Exercise prompt:
Select all lines with the string "picture" in them, and copy those lines.

Data lines:

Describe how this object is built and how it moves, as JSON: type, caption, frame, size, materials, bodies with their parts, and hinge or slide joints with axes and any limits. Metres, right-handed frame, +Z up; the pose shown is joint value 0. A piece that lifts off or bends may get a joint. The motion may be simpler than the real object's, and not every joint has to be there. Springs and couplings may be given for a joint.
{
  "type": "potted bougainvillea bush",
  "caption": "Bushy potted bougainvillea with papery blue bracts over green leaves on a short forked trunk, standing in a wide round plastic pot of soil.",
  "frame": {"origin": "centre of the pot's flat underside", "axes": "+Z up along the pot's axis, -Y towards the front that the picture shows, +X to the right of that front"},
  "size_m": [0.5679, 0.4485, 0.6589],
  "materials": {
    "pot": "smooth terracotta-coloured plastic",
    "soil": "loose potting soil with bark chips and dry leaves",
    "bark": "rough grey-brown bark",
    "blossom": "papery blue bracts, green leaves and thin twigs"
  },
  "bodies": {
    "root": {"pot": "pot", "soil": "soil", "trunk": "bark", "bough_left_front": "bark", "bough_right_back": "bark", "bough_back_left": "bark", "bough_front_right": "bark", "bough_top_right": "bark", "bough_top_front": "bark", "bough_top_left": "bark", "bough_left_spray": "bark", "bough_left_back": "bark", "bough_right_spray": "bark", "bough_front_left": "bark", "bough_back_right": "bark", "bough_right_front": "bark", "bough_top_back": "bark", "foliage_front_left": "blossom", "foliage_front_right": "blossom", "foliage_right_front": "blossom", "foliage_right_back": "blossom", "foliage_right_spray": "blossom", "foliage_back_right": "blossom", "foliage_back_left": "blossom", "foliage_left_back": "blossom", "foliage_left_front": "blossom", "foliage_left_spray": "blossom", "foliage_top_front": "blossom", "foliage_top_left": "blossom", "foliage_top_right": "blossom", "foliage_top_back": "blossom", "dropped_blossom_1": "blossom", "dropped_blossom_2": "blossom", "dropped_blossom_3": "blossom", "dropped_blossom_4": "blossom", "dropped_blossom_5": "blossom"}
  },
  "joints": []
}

...

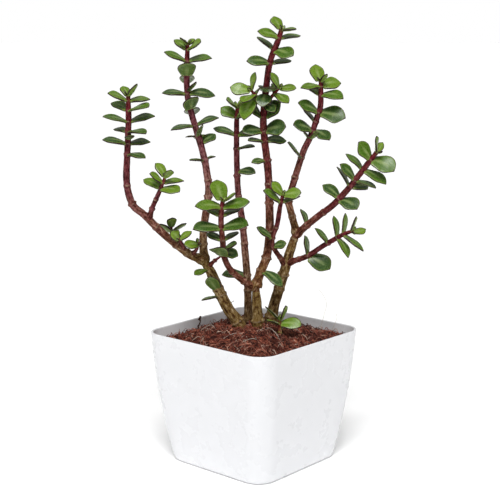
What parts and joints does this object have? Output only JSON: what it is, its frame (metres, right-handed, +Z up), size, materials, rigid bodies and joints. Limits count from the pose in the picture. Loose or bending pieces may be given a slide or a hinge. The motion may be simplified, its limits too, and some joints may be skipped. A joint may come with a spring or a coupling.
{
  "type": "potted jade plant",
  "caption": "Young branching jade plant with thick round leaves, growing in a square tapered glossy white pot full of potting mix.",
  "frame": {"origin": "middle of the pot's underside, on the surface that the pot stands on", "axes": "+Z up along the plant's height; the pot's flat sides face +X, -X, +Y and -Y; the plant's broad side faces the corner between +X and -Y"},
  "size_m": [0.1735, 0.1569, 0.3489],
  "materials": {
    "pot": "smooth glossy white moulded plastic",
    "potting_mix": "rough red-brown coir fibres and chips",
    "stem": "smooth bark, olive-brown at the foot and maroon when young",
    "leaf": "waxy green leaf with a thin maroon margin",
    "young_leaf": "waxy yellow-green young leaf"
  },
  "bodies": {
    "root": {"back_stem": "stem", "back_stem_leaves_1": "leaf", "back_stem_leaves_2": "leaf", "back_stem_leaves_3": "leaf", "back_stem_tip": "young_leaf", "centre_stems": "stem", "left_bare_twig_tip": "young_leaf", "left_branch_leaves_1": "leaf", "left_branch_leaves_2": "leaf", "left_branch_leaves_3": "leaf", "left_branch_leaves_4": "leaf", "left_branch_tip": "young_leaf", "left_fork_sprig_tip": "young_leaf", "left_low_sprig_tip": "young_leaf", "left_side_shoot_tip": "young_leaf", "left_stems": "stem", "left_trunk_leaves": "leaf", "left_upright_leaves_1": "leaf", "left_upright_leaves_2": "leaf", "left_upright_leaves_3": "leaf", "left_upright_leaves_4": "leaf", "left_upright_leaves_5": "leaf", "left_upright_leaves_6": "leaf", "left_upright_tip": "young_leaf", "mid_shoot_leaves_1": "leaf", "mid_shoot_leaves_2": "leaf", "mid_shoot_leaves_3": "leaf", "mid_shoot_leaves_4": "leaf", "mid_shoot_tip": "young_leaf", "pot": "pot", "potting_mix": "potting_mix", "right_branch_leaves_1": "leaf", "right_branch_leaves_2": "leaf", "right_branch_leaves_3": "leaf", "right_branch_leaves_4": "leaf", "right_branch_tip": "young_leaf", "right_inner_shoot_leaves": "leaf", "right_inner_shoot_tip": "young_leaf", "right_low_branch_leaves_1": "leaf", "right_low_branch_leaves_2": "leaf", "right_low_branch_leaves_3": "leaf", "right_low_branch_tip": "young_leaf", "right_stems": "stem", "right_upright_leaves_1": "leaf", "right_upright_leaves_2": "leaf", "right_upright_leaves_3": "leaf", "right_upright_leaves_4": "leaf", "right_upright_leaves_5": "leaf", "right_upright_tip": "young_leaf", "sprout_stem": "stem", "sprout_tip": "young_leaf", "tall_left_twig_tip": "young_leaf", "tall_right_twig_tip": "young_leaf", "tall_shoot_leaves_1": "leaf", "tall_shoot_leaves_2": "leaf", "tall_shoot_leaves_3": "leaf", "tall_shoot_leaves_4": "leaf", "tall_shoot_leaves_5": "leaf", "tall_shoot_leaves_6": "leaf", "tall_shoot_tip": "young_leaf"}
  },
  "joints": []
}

---

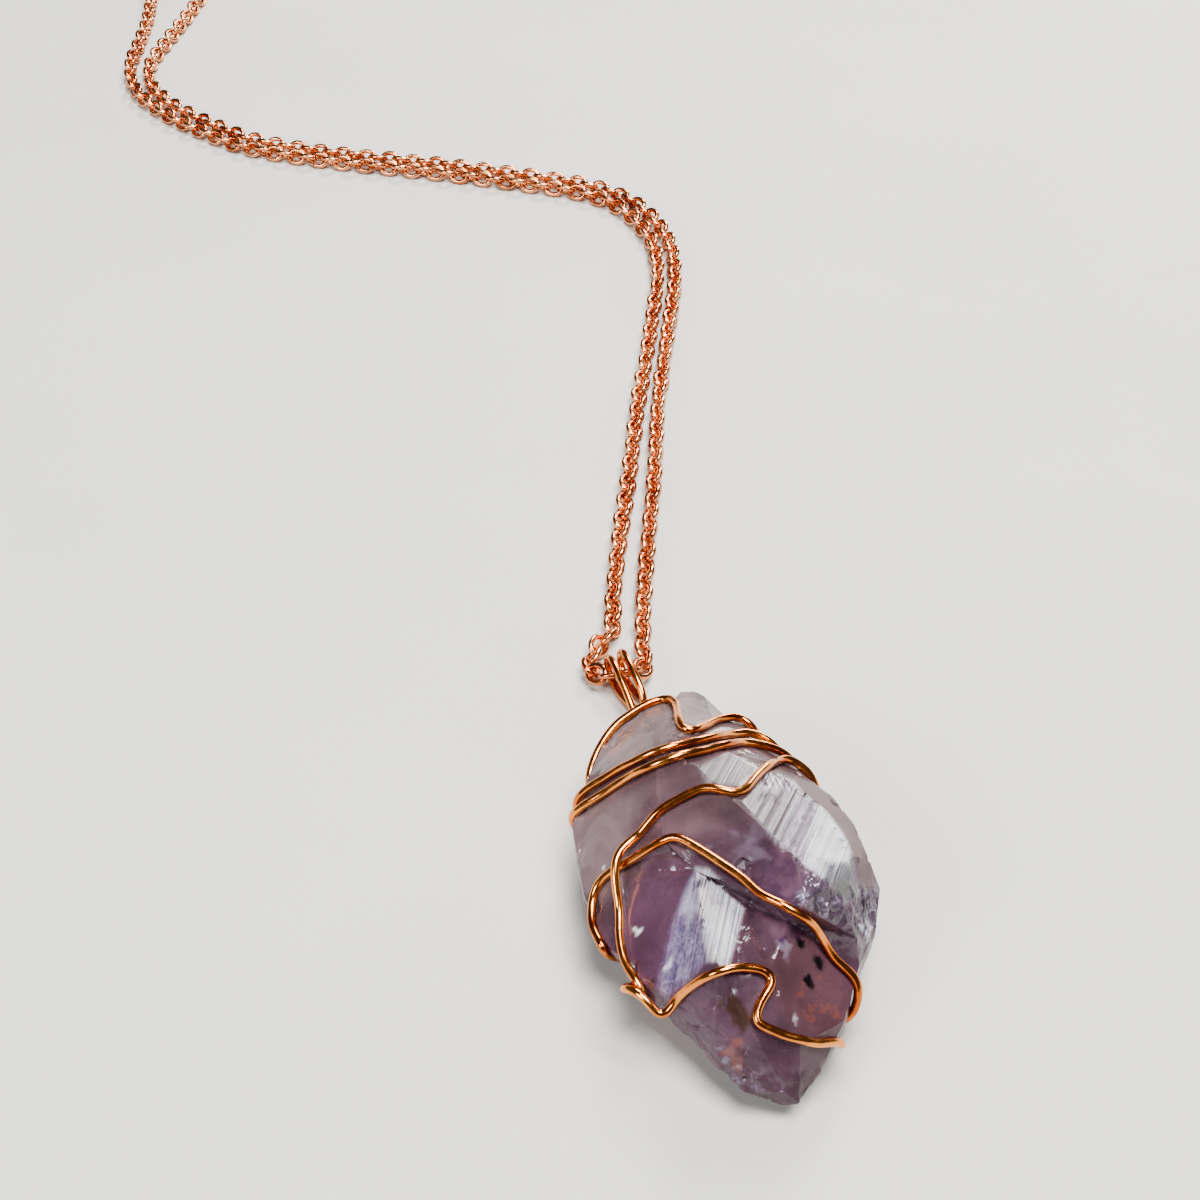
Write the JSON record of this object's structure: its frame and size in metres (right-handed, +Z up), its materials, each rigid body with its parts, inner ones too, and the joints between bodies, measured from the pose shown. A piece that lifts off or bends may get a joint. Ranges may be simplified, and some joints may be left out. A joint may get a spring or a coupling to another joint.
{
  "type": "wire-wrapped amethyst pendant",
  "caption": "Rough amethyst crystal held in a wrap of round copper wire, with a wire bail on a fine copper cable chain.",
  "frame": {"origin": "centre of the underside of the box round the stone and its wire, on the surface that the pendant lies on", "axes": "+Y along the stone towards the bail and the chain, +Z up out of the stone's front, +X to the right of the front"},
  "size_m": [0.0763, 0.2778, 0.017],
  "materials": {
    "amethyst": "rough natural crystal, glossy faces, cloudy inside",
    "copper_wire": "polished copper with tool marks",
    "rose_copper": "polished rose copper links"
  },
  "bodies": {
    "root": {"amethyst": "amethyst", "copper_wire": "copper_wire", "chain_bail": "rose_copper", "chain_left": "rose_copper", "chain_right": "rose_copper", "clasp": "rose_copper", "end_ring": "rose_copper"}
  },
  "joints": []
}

Solved problem:
  "frame": {"origin": "centre of the pot's flat underside", "axes": "+Z up along the pot's axis, -Y towards the front that the picture shows, +X to the right of that front"},
What parts and joints does this object have? Output only JSON: what it is, its frame (metres, right-handed, +Z up), size, materials, rigid bodies and joints. Limits count from the pose in the picture. Loose or bending pieces may be given a slide or a hinge. The motion may be simplified, its limits too, and some joints may be skipped. A joint may come with a spring or a coupling.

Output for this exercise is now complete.